I began wearing make up in sixth grade, right about the time when my mom told me I wasn't allowed to wear it. Sixth grade was a year when I put much effort into hiding my true self so that I could fit in with everyone else, and make up fit perfectly into that plan. Make-up made me feel less like the nerdy, tree hugging hippy book worm that I am and more like the dainty, flitatious, air headed girls who surrounded me.
I could write an entire rant just on the annoying, cutesy, text message lingo, but that's not what's most important about this product. Yes, it can be fun for young girls to play and experiment with make up. This make up, however is not just for play. Joel Carden, the vice president of marketing and sales behind GeoGirl, was quoted as saying, "It's the first door to beauty for the next generation. These are real cosmetics with natural ingredients that will create return purchases and create a true beauty consumer." [Emphasis added]

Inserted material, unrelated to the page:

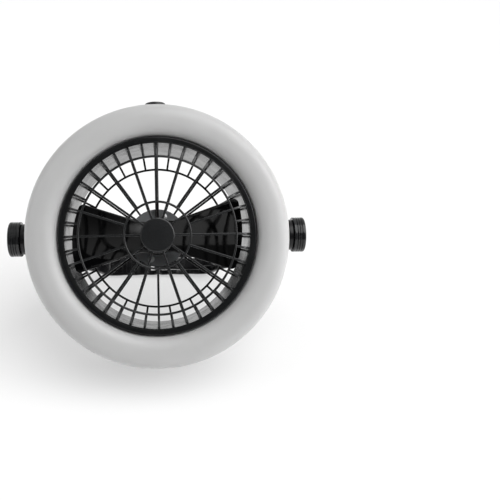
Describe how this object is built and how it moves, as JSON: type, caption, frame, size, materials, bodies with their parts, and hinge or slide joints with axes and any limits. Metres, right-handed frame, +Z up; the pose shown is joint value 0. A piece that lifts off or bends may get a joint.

GeoGirl is instilling in young, impressionable girls the value they don't already possess beauty; no, beauty has to be purchased. Marketing cosmetics to 8 to 12 year olds tells them that their bodies are not okay just they way they are but instead need to be covered with beauty products in order to be acceptable in society.
Instead of marketing make up to young girls (or any women!) we should be instilling them with self confidence and teaching them that their bodies are beautiful the way they are. Young girls will have plenty of time to conform as they grow up; let's encourage them to be themselves while they still can.